Give only the number of lines in the data that contain the word "picks".

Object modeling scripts
******

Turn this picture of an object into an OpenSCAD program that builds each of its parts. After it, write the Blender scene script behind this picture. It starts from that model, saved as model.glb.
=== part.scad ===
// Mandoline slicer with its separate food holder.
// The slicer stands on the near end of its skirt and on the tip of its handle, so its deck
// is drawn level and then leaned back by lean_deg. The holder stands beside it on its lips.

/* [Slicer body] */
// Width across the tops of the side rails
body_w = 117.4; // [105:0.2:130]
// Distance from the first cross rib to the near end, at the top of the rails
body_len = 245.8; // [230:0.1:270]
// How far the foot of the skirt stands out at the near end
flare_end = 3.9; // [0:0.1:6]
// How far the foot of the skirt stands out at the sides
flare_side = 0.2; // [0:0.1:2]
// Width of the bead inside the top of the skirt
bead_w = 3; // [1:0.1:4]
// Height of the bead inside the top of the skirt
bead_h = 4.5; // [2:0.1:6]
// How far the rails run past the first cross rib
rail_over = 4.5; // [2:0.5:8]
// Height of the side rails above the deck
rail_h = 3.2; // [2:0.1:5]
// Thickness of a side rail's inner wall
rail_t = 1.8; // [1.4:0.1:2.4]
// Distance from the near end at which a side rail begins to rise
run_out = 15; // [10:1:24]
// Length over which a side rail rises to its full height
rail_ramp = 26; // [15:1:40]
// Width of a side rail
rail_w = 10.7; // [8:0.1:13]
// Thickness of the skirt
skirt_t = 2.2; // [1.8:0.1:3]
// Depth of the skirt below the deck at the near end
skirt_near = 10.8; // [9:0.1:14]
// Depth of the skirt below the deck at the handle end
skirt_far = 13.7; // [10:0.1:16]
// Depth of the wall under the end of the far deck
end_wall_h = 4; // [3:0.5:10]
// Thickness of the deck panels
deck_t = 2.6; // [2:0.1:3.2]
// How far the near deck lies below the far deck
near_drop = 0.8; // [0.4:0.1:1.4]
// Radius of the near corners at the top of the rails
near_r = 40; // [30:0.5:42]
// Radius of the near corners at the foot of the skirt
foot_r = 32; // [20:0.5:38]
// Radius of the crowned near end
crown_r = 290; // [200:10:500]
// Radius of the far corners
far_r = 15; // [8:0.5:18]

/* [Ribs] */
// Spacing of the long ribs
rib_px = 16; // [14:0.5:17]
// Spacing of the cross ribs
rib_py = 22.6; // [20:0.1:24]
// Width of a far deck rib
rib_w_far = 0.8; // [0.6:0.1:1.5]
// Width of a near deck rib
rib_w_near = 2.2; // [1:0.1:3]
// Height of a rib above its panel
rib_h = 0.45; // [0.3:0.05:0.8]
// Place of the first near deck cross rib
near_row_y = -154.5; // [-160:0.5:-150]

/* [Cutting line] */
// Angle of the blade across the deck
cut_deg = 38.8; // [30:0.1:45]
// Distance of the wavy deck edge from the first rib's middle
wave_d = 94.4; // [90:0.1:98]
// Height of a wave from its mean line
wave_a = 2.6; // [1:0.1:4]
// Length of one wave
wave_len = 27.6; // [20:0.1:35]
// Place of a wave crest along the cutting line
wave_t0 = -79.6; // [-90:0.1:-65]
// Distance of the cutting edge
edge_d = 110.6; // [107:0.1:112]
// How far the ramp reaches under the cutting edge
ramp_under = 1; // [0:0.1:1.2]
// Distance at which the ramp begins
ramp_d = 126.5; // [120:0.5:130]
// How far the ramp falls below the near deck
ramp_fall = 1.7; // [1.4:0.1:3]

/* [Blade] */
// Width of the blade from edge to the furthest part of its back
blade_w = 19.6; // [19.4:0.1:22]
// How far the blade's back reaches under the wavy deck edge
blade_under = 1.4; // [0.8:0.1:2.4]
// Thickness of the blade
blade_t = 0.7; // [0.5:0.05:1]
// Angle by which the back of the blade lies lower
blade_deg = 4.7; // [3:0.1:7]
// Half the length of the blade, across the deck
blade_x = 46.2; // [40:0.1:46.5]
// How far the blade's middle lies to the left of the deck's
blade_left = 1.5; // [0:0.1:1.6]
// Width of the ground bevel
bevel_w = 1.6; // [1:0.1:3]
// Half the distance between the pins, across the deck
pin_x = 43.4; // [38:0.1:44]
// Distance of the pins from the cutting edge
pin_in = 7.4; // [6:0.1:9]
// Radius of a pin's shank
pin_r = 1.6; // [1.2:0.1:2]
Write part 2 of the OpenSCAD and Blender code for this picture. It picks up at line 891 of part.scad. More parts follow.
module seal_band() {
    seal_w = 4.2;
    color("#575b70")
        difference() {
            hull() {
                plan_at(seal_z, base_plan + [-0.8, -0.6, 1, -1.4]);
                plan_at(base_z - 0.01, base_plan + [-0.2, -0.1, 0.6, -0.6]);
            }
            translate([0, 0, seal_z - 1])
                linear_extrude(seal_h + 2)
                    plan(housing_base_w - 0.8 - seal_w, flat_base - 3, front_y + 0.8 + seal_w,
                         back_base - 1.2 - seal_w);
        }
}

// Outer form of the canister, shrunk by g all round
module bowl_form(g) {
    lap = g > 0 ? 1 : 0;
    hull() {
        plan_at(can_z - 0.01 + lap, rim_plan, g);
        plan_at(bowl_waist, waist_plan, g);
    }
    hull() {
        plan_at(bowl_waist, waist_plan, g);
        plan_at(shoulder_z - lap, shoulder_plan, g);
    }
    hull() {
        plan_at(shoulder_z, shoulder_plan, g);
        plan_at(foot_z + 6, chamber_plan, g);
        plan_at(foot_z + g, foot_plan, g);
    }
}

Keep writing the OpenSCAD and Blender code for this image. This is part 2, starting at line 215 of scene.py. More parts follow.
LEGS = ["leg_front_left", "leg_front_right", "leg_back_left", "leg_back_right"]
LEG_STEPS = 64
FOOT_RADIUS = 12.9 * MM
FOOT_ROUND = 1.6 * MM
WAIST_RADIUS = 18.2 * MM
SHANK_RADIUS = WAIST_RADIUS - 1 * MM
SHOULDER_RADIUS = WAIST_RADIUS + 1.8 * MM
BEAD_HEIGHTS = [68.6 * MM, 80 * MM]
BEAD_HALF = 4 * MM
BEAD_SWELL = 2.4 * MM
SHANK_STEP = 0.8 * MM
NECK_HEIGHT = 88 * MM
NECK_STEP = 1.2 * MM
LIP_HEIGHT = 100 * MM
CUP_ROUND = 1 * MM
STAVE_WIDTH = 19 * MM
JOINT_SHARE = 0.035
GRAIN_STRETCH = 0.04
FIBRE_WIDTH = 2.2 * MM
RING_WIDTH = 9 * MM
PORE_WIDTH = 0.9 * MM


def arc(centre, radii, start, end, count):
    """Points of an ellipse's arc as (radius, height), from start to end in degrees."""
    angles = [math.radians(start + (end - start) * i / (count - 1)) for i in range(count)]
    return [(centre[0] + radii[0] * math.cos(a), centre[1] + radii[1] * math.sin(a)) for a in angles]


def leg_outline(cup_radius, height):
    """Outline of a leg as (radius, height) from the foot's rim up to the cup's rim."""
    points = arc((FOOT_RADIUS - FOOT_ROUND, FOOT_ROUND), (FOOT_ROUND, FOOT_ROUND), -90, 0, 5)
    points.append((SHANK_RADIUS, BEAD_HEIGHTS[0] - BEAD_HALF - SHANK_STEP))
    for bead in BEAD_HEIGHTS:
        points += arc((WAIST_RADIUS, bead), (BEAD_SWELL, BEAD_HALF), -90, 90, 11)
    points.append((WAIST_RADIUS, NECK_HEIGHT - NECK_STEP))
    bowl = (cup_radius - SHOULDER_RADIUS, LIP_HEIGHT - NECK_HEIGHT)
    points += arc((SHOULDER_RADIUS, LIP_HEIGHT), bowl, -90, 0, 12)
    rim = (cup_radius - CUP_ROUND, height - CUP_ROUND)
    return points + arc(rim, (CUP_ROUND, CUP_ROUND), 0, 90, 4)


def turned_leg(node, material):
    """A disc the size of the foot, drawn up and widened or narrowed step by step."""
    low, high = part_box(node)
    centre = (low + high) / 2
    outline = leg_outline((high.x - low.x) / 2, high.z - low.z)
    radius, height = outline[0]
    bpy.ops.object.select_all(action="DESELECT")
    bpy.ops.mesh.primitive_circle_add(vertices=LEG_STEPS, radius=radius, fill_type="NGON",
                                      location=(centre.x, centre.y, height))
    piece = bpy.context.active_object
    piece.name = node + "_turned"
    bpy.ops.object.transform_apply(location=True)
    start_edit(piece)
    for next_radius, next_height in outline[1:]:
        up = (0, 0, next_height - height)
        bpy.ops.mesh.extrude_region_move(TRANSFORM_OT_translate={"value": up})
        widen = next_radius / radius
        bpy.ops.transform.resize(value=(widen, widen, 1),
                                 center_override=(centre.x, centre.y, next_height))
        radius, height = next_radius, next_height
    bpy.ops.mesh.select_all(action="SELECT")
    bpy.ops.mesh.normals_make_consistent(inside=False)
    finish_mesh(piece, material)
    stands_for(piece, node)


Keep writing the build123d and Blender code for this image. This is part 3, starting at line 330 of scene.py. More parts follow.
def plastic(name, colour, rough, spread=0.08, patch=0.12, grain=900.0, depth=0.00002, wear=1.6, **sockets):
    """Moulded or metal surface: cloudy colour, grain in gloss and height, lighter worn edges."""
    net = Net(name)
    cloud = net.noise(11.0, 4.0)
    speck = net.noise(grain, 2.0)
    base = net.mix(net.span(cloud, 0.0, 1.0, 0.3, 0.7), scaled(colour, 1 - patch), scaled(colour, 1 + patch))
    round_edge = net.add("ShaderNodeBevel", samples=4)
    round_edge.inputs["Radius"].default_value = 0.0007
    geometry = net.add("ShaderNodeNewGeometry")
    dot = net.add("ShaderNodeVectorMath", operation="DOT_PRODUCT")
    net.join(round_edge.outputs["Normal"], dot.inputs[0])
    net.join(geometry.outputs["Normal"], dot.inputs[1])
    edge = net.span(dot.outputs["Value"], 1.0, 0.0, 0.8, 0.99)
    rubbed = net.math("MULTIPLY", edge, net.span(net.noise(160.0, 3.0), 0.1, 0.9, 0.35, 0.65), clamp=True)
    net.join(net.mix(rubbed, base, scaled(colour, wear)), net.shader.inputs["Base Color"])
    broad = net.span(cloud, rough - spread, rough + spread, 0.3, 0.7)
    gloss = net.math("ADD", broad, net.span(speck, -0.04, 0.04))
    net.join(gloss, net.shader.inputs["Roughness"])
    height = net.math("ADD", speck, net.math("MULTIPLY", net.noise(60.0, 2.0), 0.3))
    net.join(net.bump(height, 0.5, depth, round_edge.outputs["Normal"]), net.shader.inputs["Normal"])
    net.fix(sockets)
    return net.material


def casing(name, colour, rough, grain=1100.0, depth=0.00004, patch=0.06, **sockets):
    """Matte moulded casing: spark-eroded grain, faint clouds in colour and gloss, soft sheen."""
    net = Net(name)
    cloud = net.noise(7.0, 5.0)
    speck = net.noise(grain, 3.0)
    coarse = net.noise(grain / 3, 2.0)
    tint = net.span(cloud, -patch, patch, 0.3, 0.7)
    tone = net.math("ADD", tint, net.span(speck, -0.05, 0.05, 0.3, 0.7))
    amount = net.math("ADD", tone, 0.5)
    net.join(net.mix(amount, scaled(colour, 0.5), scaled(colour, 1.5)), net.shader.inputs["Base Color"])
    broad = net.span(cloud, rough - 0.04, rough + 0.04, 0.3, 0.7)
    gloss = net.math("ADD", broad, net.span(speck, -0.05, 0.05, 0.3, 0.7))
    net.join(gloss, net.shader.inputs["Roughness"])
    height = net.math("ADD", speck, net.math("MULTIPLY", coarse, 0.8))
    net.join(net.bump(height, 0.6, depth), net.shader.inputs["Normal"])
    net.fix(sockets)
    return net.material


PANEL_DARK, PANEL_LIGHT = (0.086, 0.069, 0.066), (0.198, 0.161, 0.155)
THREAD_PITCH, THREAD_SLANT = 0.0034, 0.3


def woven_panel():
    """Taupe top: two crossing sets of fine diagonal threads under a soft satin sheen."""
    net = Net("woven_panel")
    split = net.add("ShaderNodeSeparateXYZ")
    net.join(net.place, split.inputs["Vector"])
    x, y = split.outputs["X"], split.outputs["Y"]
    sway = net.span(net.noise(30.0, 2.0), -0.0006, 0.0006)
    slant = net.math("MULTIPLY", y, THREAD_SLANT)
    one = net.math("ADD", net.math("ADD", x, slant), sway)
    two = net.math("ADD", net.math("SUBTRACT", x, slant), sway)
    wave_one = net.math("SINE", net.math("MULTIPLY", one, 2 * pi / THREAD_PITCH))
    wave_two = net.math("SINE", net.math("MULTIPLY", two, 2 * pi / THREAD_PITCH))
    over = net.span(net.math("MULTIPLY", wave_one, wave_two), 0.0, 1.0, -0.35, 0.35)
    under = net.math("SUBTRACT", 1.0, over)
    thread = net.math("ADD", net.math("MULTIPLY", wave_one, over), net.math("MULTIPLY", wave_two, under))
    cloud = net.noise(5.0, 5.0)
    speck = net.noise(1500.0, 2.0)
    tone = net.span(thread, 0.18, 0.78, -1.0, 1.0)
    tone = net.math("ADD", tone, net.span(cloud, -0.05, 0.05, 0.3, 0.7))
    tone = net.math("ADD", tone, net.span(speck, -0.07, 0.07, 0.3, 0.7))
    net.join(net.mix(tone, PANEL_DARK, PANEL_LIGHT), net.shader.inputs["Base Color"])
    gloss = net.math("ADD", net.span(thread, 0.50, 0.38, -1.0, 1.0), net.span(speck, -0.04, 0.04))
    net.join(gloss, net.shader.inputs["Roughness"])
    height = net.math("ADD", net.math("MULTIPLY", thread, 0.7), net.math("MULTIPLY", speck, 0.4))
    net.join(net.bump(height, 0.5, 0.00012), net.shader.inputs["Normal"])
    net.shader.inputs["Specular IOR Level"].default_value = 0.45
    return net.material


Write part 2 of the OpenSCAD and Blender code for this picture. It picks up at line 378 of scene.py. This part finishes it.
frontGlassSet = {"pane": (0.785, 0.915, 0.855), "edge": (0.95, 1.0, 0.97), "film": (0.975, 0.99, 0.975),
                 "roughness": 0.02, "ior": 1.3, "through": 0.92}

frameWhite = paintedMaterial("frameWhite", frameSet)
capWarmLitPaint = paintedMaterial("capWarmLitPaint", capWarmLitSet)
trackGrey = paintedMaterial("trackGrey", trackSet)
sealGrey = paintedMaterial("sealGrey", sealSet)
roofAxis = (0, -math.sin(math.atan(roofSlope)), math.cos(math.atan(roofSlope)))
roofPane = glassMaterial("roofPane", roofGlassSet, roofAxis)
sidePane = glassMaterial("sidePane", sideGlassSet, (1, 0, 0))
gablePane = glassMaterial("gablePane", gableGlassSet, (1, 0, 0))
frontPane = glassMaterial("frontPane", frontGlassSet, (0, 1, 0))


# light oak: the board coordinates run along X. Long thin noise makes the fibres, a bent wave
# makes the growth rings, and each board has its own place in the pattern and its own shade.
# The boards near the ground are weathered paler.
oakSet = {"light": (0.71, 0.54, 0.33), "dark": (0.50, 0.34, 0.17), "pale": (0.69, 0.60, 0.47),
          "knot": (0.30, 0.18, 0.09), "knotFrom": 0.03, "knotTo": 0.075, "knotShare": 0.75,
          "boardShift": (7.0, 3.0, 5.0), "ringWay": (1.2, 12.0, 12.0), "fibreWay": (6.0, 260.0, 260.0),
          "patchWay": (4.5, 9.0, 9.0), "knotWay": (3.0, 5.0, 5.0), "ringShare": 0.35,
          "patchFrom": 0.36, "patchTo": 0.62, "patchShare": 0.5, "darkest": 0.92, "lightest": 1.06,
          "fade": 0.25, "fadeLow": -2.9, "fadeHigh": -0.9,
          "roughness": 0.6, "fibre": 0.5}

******

■ **Worked solution**:
2